• RECORDS SHOWN
= = = =

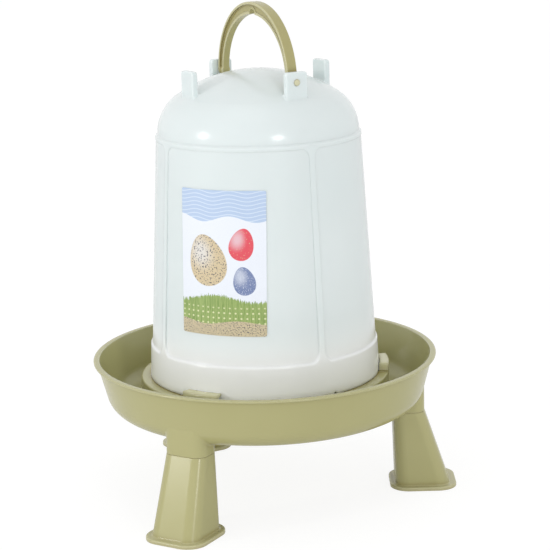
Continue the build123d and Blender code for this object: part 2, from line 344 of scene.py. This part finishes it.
class Nodes:
    """Builds the node tree of a material, or of the world, with short calls."""

    def __init__(self, owner, shader="Principled BSDF"):
        owner.use_nodes = True
        self.owner = owner
        self.tree = owner.node_tree
        self.shader = self.tree.nodes[shader]

    def add(self, kind, inputs=(), **settings):
        """A new node: its settings are attributes, and its inputs sockets or plain values."""
        node = self.tree.nodes.new(kind)
        for key, value in settings.items():
            setattr(node, key, value)
        for slot, value in dict(inputs).items():
            self.set(node, slot, value)
        return node

    def set(self, node, slot, value):
        if isinstance(value, bpy.types.NodeSocket):
            self.tree.links.new(value, node.inputs[slot])
        else:
            node.inputs[slot].default_value = value

    def finish(self, **sockets):
        """Sets the shader's own sockets, and gives the material or world back."""
        for slot, value in sockets.items():
            self.set(self.shader, slot.replace("_", " "), value)
        return self.owner

    def math(self, operation, *values):
        return self.add("ShaderNodeMath", enumerate(values), operation=operation).outputs[0]

    def plus(self, a, b):
        return self.math("ADD", a, b)

    def minus(self, a, b):
        return self.math("SUBTRACT", a, b)

    def times(self, a, b):
        return self.math("MULTIPLY", a, b)

    def over(self, a, b):
        return self.math("DIVIDE", a, b)

    def most(self, a, b):
        return self.math("MAXIMUM", a, b)

    def absolute(self, a):
        return self.math("ABSOLUTE", a)

    def sine(self, a):
        return self.math("SINE", a)

    def distance(self, a, b):
        """How far a point is from zero, from its two coordinates."""
        return self.math("SQRT", self.plus(self.times(a, a), self.times(b, b)))

    def span(self, value, ends, to=(0.0, 1.0)):
        """A smooth change from to[0] to to[1], while value goes from ends[0] to ends[1]."""
        node = self.add(
            "ShaderNodeMapRange",
            {
                "Value": value,
                "From Min": ends[0],
                "From Max": ends[1],
                "To Min": to[0],
                "To Max": to[1],
            },
            interpolation_type="SMOOTHSTEP",
        )
        return node.outputs[0]

    def mix(self, share, low, high):
        """One colour where share is 0 and another where it is 1."""
        node = self.add("ShaderNodeMix", data_type="RGBA")
        for slot, value in ((MIX_SHARE, share), (MIX_LOW, low), (MIX_HIGH, high)):
            self.set(node, slot, value)
        return node.outputs[MIX_RESULT]

    def place(self):
        return self.add("ShaderNodeTexCoord").outputs["Object"]

    def split(self):
        """The place on the piece as X, Y and Z."""
        return self.add("ShaderNodeSeparateXYZ", {"Vector": self.place()}).outputs

    def noise(self, grain, vector=None):
        inputs = {
            "Vector": vector or self.place(),
            "Scale": grain.scale,
            "Detail": grain.detail,
            "Roughness": grain.roughness,
        }
        return self.add("ShaderNodeTexNoise", inputs).outputs[0]

    def bevel(self, radius):
        """Normals that turn smoothly over sharp edges."""
        node = self.add("ShaderNodeBevel", {"Radius": radius}, samples=BEVEL_SAMPLES)
        return node.outputs[0]

    def shelter(self, reach):
        """How open a point is to its surroundings: 1 on plain faces, less in hollows."""
        node = self.add(
            "ShaderNodeAmbientOcclusion", {"Distance": reach}, samples=SHELTER_SAMPLES
        )
        return node.outputs["AO"]

    def edges(self, rounded):
        """1 where an edge turns and 0 on plain faces, from the normals that bevel gives."""
        flat = self.add("ShaderNodeNewGeometry").outputs["True Normal"]
        node = self.add(
            "ShaderNodeVectorMath", enumerate((rounded, flat)), operation="DOT_PRODUCT"
        )
        return self.span(node.outputs["Value"], EDGE_TURN)

    def bump(self, kind, relief, normal=None):
        """Normals turned by a relief, on top of the normals given."""
        inputs = {"Height": relief, "Distance": kind.height, "Strength": kind.strength}
        if normal is not None:
            inputs["Normal"] = normal
        return self.add("ShaderNodeBump", inputs).outputs[0]


def material_nodes(name):
    return Nodes(bpy.data.materials.new(name))


def stand_edges_and_highlight(n, x, y, z):
    """What the stand's rim and hooks add to their edges' radius, and where a pale highlight is
    painted on its hooks and feet.
    """
    from_axis = n.distance(x, y)
    rim = n.times(n.span(from_axis, RIM_FROM_AXIS), n.span(z, RIM_HEIGHTS))
    hook = n.times(n.span(from_axis, HOOK_FROM_AXIS), n.span(z, HOOK_HEIGHTS))
    foot = n.span(z, FOOT_HEIGHTS, to=(0.0, FOOT_PAINTED_HIGHLIGHT))
    extra_edge = n.most(n.times(rim, RIM_EXTRA_EDGE), n.times(hook, HOOK_EXTRA_EDGE))
    return extra_edge, n.most(n.times(hook, HOOK_PAINTED_HIGHLIGHT), foot)


def arch_share(n, x, z, half_width, rise):
    """How far out a point of the handle is: 1 on the ellipse of this half width and rise."""
    across = n.over(x, half_width)
    up = n.over(n.minus(z, STUD_HEIGHT), rise)
    return n.distance(across, up)


def handle_edges_and_highlight(n, x, y, z):
    """What the handle's studs add to their edges' radius, and where a pale highlight is
    painted on its studs and flanges.
    """
    from_pin = n.distance(y, n.minus(z, STUD_HEIGHT))
    end = n.span(n.absolute(x), STUD_FROM_MIDDLE)
    stud = n.times(n.span(from_pin, STUD_FROM_PIN), end)
    side = n.absolute(y)
    painted_highlight_share = (0.0, FLANGE_PAINTED_HIGHLIGHT)
    outer = n.span(side, OUTER_FLANGE_SIDE, to=painted_highlight_share)
    inside = n.span(arch_share(n, x, z, INNER_HALF_WIDTH, INNER_RISE), INNER_FLANGE)
    inner = n.times(n.span(side, INNER_FLANGE_SIDE, to=painted_highlight_share), inside)
    return n.times(stud, STUD_EXTRA_EDGE), n.most(stud, n.most(outer, inner))


def ridged(n, x, y, z, normal):
    """Fine ridges across the handle's outer face."""
    outside = n.span(arch_share(n, x, z, OUTER_HALF_WIDTH, OUTER_RISE), OUTER_FACE)
    wave = n.sine(n.times(y, math.tau / RIDGE_PITCH))
    return n.bump(RIDGES, n.times(wave, outside), normal)


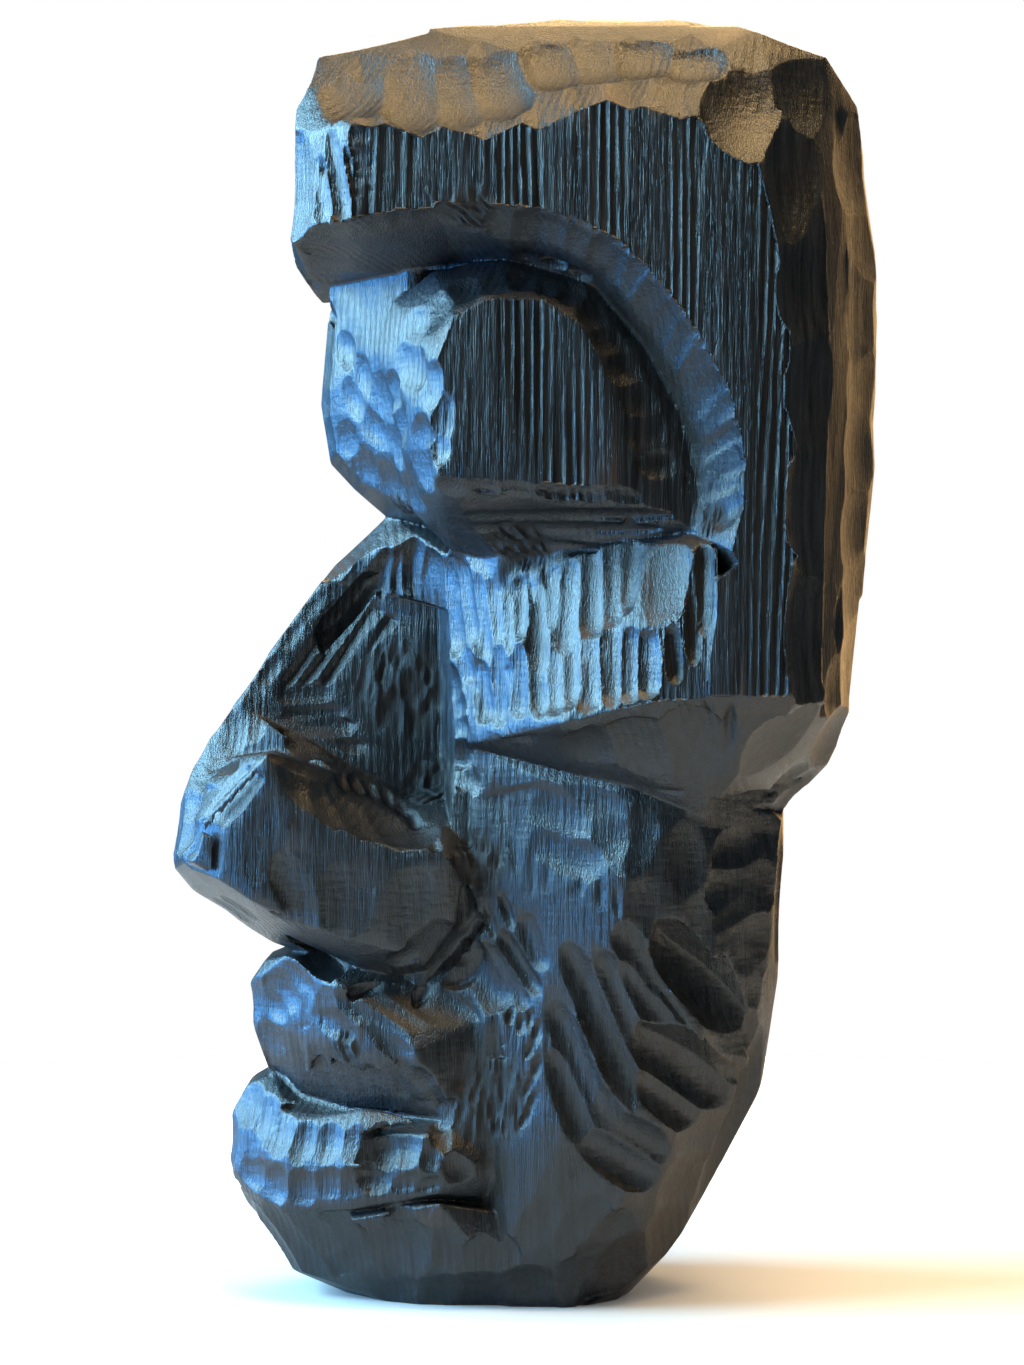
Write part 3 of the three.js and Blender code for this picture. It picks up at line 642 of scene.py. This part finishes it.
# Geometry Nodes: a cutter on each point, swayed a little, then cut out of the wood
def carvingTree():
    tree = bpy.data.node_groups.new("tool marks", "GeometryNodeTree")
    face = tree.interface
    face.new_socket("Geometry", in_out="INPUT", socket_type="NodeSocketGeometry")
    face.new_socket("Pulls", in_out="INPUT", socket_type="NodeSocketObject")
    face.new_socket("Cutter", in_out="INPUT", socket_type="NodeSocketObject")
    face.new_socket("Sway", in_out="INPUT", socket_type="NodeSocketFloat")
    face.new_socket("Seed", in_out="INPUT", socket_type="NodeSocketInt")
    face.new_socket("Wood", in_out="INPUT", socket_type="NodeSocketMaterial")
    face.new_socket("Geometry", in_out="OUTPUT", socket_type="NodeSocketGeometry")
    asked = tree.nodes.new("NodeGroupInput").outputs
    pulls = node(tree, "GeometryNodeObjectInfo", Object=asked["Pulls"])
    cutter = node(tree, "GeometryNodeObjectInfo", Object=asked["Cutter"])
    turn = node(tree, "GeometryNodeInputNamedAttribute", {"data_type": "FLOAT_VECTOR"}, Name="turn")
    size = node(tree, "GeometryNodeInputNamedAttribute", {"data_type": "FLOAT_VECTOR"}, Name="size")
    placed = node(tree, "GeometryNodeInstanceOnPoints", Points=pulls.outputs["Geometry"],
                  Instance=cutter.outputs["Geometry"], Rotation=turn.outputs[0], Scale=size.outputs[0])
    least = node(tree, "ShaderNodeMath", {"operation": "MULTIPLY"}, i0=asked["Sway"], i1=-1.0)
    lowest = node(tree, "ShaderNodeCombineXYZ", Z=least.outputs[0])
    highest = node(tree, "ShaderNodeCombineXYZ", Z=asked["Sway"])
    sway = node(tree, "FunctionNodeRandomValue", {"data_type": "FLOAT_VECTOR"}, i0=lowest.outputs[0],
                i1=highest.outputs[0], Seed=asked["Seed"])
    swayed = node(tree, "GeometryNodeRotateInstances", Instances=placed.outputs[0], Rotation=sway.outputs[0])
    cut = node(tree, "GeometryNodeMeshBoolean", {"operation": "DIFFERENCE", "solver": "MANIFOLD"})
    tree.links.new(asked["Geometry"], cut.inputs["Mesh 1"])
    tree.links.new(swayed.outputs[0], cut.inputs["Mesh 2"])
    real = node(tree, "GeometryNodeRealizeInstances", Geometry=cut.outputs[0])
    finished = node(tree, "GeometryNodeSetMaterial", Geometry=real.outputs[0], Material=asked["Wood"])
    out = tree.nodes.new("NodeGroupOutput")
    tree.links.new(finished.outputs[0], out.inputs[0])
    return tree


def socketId(tree, name):
    return next(item.identifier for item in tree.interface.items_tree
                if item.name == name and item.in_out == "INPUT")


def bake(item):
    view = bpy.context.evaluated_depsgraph_get()
    data = bpy.data.meshes.new_from_object(item.evaluated_get(view))
    item.modifiers.clear()
    item.data = data


def carve(head, pulls, wood):
    tree = carvingTree()
    for number, (tool, found) in enumerate(pulls.items()):
        if not found:
            continue
        cutter = cutterMesh(tool, **cutterShapes[tool])
        sceneItems.link(cutter)
        points = pointsObject(tool + " pulls", found)
        step = head.modifiers.new(tool, "NODES")
        step.node_group = tree
        values = {"Pulls": points, "Cutter": cutter, "Sway": cutterSway["turn"],
                  "Seed": cutterSway["seed"] + number, "Wood": wood}
        for name, value in values.items():
            step[socketId(tree, name)] = value
        bake(head)
        for extra in (cutter, points):
            bpy.data.objects.remove(extra)
        print("carved", tool, len(found), "pulls", len(head.data.polygons), "faces")


# Black-stained pine: softwood carved green, stained black with a water stain that let some brown
# through on the crests, then rubbed with wax oil, so it has a satin gloss that breaks up along the
# grain. fibre, streak, saw and patch are the sizes of its patterns in mm, and relief is how deep its
# finest grain is.
stainedPine = dict(deep="#040506", pale="#15191d", brown="#33251a", fibre=0.55, streak=3.2, saw=1.9,
                   patch=35.7, ior=1.5, rough=(0.26, 0.5), tornRough=0.3, bare=0.75, relief=0.42,
                   reliefShare=0.9)

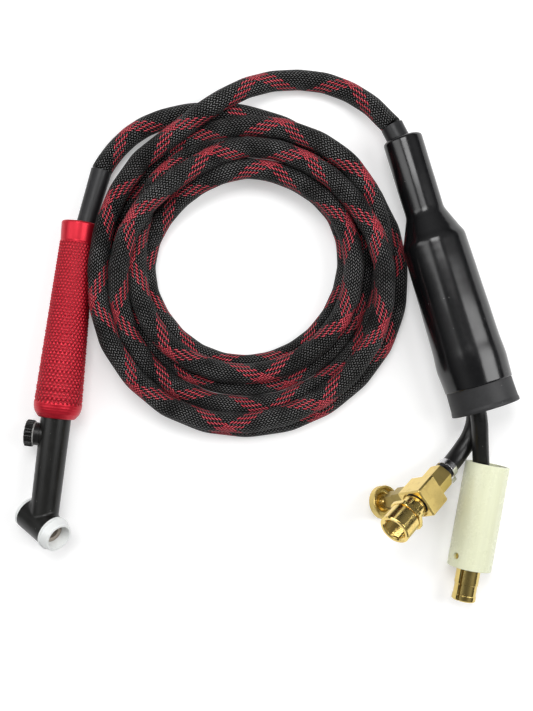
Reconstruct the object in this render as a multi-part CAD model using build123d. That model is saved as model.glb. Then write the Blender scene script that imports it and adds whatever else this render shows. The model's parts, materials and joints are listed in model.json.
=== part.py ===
"""Air-cooled TIG torch laid out flat: torch, coiled braided cable, junction sleeve, power pin and
gas shut-off valve.

Units are millimetres. +Z is up and the object lies on the plane Z = 0. The origin is under the
middle of the rigid pieces. +Y runs from the valve and pin towards the top of the cable coil, and
+X from the torch towards the junction sleeve.
"""

import os
from math import cos, radians, sin, tan

from build123d import *

# Clearances
seat_gap = 0.1  # radial gap of a piece pushed or screwed into its seat
face_gap = 0.1  # gap between two faces that are clamped together
run_gap = 0.05  # radial gap of a turning fit
clear_gap = 0.5  # gap beside a piece that moves

# Torch, along its own axis from the rear rim of the grip
torch_start = (-128.1, 97.2, 12.7)
head_place = (-152.4, -112.5, 19.3)
grip_length = 137.2
collar_length = 13.7
collar_radius = 11.6
collar_step = 0.6
collar_step_length = 0.6
collar_edge = 1.0
grip_radius = 16.5
grip_taper_to_end = 13.2
grip_nose_radius = 12.4
grip_nose_length = 9.2
grip_bore_radius = 10.6
neck_rear_radius = 10.5
neck_front_radius = 9.75
neck_shank_length = 32.0
neck_tube_radius = 6.35
neck_tube_wall = 1.2
neck_tube_inside = 53.2

# Torch head, along the axis of its barrel
head_plan_deg = -30.3
head_rise_deg = 35.0
barrel_radius = 11.2
barrel_rear = -15.3
barrel_front = 10.8
barrel_fillet = 3.0
gasket_thickness = 2.2
gasket_bore = 6.6
head_core_radius = 7.6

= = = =

• TASK DIRECTIONS
Stopping at the line containing "self.shader = self.tree.nodes[shader]", please repeat exactly every line from the very start of the entries, that line included, and nothing more.

• RESULT OF THIS EXERCISE
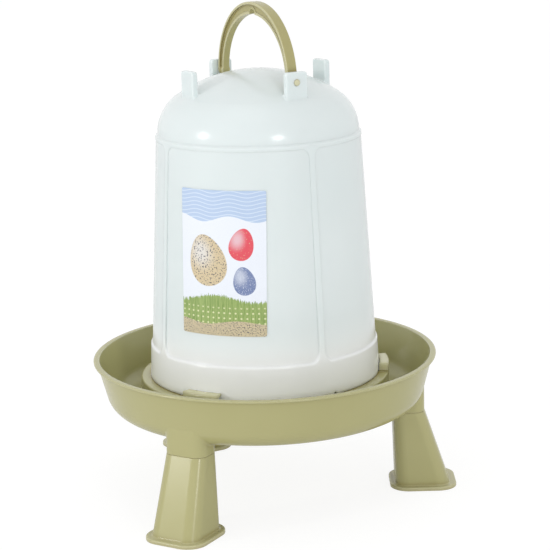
Continue the build123d and Blender code for this object: part 2, from line 344 of scene.py. This part finishes it.
class Nodes:
    """Builds the node tree of a material, or of the world, with short calls."""

    def __init__(self, owner, shader="Principled BSDF"):
        owner.use_nodes = True
        self.owner = owner
        self.tree = owner.node_tree
        self.shader = self.tree.nodes[shader]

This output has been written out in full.